By default, this initialization action uses NVIDIA-provided GPU driver and CUDA installed by GPU initialization action. If you wish to install a different GPU driver and CUDA version see GPU initialization action README file for instructions.
RAPIDS works with all "compute" GPU models except for the Tesla K80. Currently, only CUDA 10.0 is supported for RAPIDS on Dataproc.
By default, the master node also runs dask-cuda-worker
. This is useful for
smaller scale jobs - processes run on 4 GPUs in a single node will usually be
more performant than when run on the same number of GPUs in separate server
nodes (due to higher communication costs).
If you want to save the master's GPU(s) for other purposes, this behavior is
configurable via a metadata key using --metadata
.
dask-cuda-worker-on-master=false
- whether to rundask-cuda-worker
on the master node
For example:
CLUSTER_NAME=<cluster_name>
REGION=<region>
DASK_RUNTIME=<yarn|standalone>
gcloud dataproc clusters create $CLUSTER_NAME \
--region $REGION \
--image-version 2.0-ubuntu18 \
--master-machine-type n1-standard-32 \
--master-accelerator type=nvidia-tesla-t4,count=$NUM_GPUS \
--worker-machine-type n1-standard-32 \
--worker-accelerator type=nvidia-tesla-t4,count=$NUM_GPUS \
--initialization-actions gs://goog-dataproc-initialization-actions-${REGION}/gpu/install_gpu_driver.sh,gs://goog-dataproc-initialization-actions-${REGION}/dask/dask.sh,gs://goog-dataproc-initialization-actions-${REGION}/rapids/rapids.sh \
--initialization-action-timeout=60m \
--metadata gpu-driver-provider=NVIDIA,dask-runtime=${DASK_RUNTIME},rapids-runtime=DASK,dask-cuda-worker-on-master=false \
--enable-component-gateway
- RAPIDS initialization action depends on the
Anaconda
component, which should be included at cluster creation time via the
--optional-components=ANACONDA
argument. - this is no longer needed for Dataproc 2.0 - RAPIDS initialization action depends on the GPU
initialization action, which should be included at cluster creation time via
the
--initialization-actions gs://goog-dataproc-initialization-actions-${REGION}/gpu/install_gpu_driver.sh
argument and configured to install NVIDIA-provided GPU driver via--metadata gpu-driver-provider=NVIDIA
. - In addition to GPU, RAPIDS for Dask also relies on the
Dask initialization action. You can configure the Dask
runtime via
--metadata dask-runtime=yarn|standalone
.yarn
is the default. - RAPIDS is supported on Pascal or newer GPU architectures (Tesla K80s will not work with RAPIDS). See list of available GPU types by GCP region.
- You must set a GPU accelerator type for both master and worker nodes, else the GPU driver install will fail and the cluster will report an error state.

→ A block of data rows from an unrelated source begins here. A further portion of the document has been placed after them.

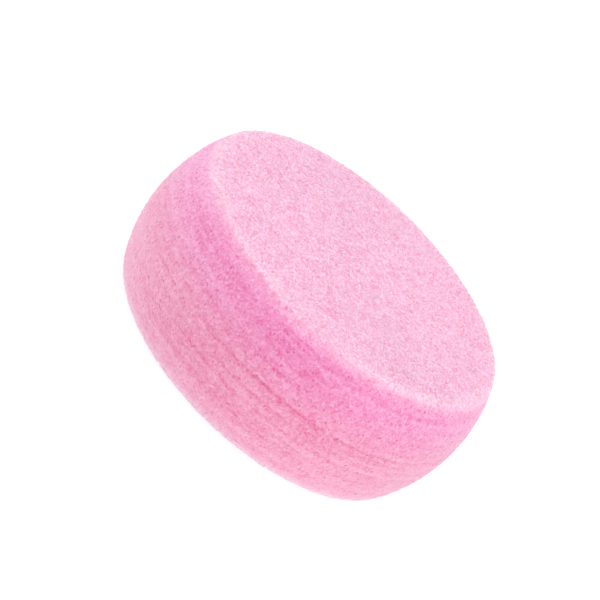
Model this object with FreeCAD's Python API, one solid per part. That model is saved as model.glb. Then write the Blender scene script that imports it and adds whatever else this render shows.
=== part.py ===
# Round foam pad for hair and cosmetic work: one plain disc of fine open-cell foam.
# The part has two flat faces and a side wall that bulges evenly between them.
# Millimetres, +Z up. The origin is the centre of the lower face, on which the disc rests.

import FreeCAD, Part
import os

# Driving dimensions
WIDEST_DIAMETER = 70.0   # across the belly of the side wall, half way up
FACE_DIAMETER = 63.6     # where the side wall would meet a flat face if the rim were sharp
THICKNESS = 26.4         # from one flat face to the other
RIM_RADIUS = 1.2         # rounding of the cut rim around each flat face

# A circular edge counts as a rim when its radius matches the flat face's this closely
RADIUS_MATCH = 0.001


def section_point(radius, height):
    """A point of the half section, which is drawn in the XZ plane."""
    return FreeCAD.Vector(radius, 0.0, height)


def half_section():
    """Half of the cross section: two flat faces joined by the single arc of the side wall."""
    bottom_centre = section_point(0.0, 0.0)
    bottom_rim = section_point(FACE_DIAMETER / 2, 0.0)
    belly = section_point(WIDEST_DIAMETER / 2, THICKNESS / 2)
    top_rim = section_point(FACE_DIAMETER / 2, THICKNESS)
    top_centre = section_point(0.0, THICKNESS)
    edges = [
        Part.makeLine(bottom_centre, bottom_rim),
        Part.Arc(bottom_rim, belly, top_rim).toShape(),
        Part.makeLine(top_rim, top_centre),
        Part.makeLine(top_centre, bottom_centre),
    ]
    return Part.Face(Part.Wire(edges))


def is_rim(edge):
    """True for the two circles in which the side wall meets the flat faces."""
    if not isinstance(edge.Curve, Part.Circle):
        return False
    return abs(edge.Curve.Radius - FACE_DIAMETER / 2) < RADIUS_MATCH


def foam_disc():
    """The whole foam disc: the half section turned about the Z axis, with both rims eased."""
    turned = half_section().revolve(section_point(0.0, 0.0), FreeCAD.Vector(0, 0, 1), 360.0)
    rims = [edge for edge in turned.Edges if is_rim(edge)]
    return turned.makeFillet(RIM_RADIUS, rims)


def write_node(name, shape):
    """Write one sub-part as a STEP file named after its node."""
    shape.exportStep(f"parts/{name}.step")
    box = shape.optimalBoundingBox()
    print(f"{name}: valid {shape.isValid()}, solids {len(shape.Solids)}, volume {shape.Volume:.0f} mm3")
    print(f"  box {box.XLength:.2f} x {box.YLength:.2f} x {box.ZLength:.2f} mm")


os.makedirs("parts", exist_ok=True)
write_node("foam_disc", foam_disc())
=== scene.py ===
import math
import random

import bpy
import numpy as np
from mathutils import Matrix, Vector, noise


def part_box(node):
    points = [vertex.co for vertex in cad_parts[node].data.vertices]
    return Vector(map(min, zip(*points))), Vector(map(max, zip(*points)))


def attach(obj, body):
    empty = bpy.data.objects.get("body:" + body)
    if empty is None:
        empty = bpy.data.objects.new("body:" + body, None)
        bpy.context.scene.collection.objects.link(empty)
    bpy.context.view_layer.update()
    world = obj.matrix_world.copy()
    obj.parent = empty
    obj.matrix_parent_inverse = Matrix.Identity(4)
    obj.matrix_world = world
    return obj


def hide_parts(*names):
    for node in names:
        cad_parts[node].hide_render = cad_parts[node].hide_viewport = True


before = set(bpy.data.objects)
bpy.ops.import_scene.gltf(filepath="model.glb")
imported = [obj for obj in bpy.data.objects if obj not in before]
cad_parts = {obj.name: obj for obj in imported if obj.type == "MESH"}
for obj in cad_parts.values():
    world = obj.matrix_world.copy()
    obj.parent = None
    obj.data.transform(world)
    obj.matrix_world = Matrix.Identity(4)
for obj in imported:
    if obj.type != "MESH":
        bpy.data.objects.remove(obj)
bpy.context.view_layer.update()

# ---------------------------------------------------------------------------
# The foam disc, in metres: its size comes from the frame, its texture from here
# ---------------------------------------------------------------------------
NODE = "foam_disc"
MM = 0.001

RIM_RADIUS = 1.2 * MM            # rounding of the cut rim, as in the CAD part
FLAT_MATCH = 0.001 * MM          # a CAD vertex this near the top belongs to the flat face
FACE_GRID = 152                  # mesh quads along each side of a flat face
WALL_ROWS = 86                   # mesh quads from the upper flat face to the lower one
MESH_JITTER = 0.22               # how far a vertex strays along the surface, in quads
MESH_SEED = 7

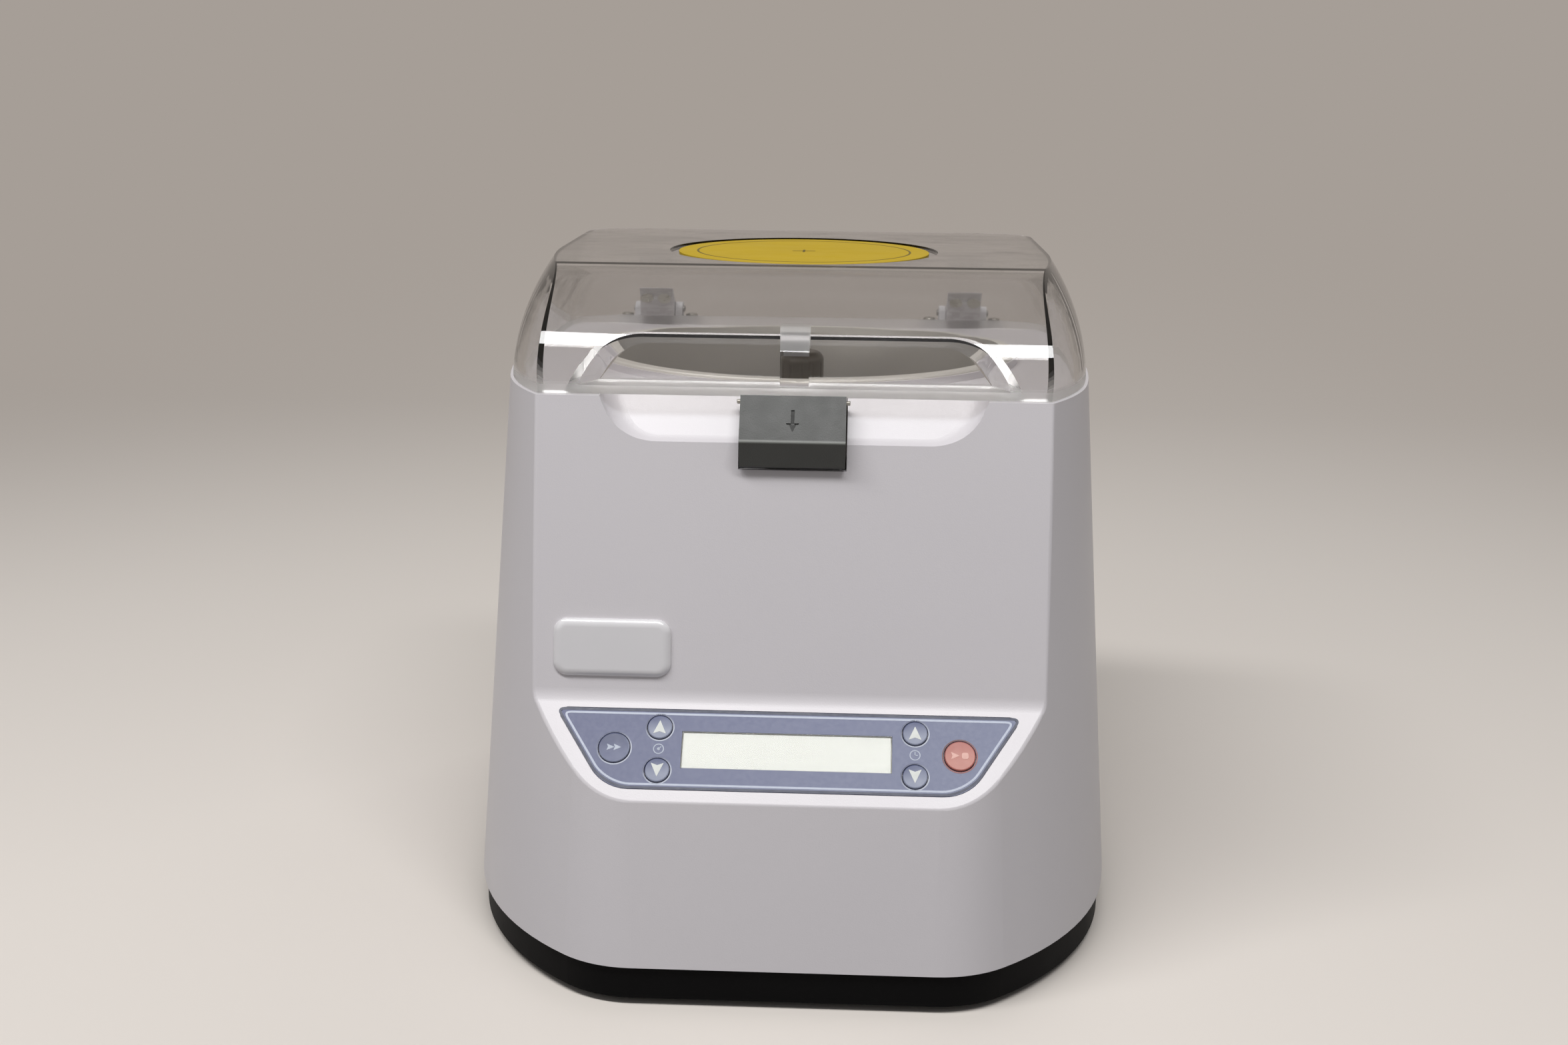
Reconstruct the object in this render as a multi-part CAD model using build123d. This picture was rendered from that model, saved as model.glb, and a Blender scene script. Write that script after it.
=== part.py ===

- When running RAPIDS with multiple attached GPUs, We recommend an
n1-standard-32
worker machine type or better to ensure sufficient host-memory for buffering data to and from GPUs. When running with a single attached GPU, GCP only permits machine types up to 24 vCPUs. conda-environment.yaml
embedded in the initialization action can be updated based on which RAPIDS versions you wish to install- Installing the GPU driver and conda packages takes about 10 minutes
- When deploying RAPIDS on few GPUs, ETL style processing with cuDF and Dask can run sequentially. When training ML models, you must have enough total GPU memory in your cluster to hold the training set in memory.
- Dask's status dashboard is set to use HTTP port
8787
and is accessible from the master node - High-Availability configuration is discouraged as the dask-scheduler doesn't support it.
- Dask scheduler and worker logs are written to
/var/log/dask-scheduler.log
and/var/log/dask-cuda-workers.log
on the master and host respectively.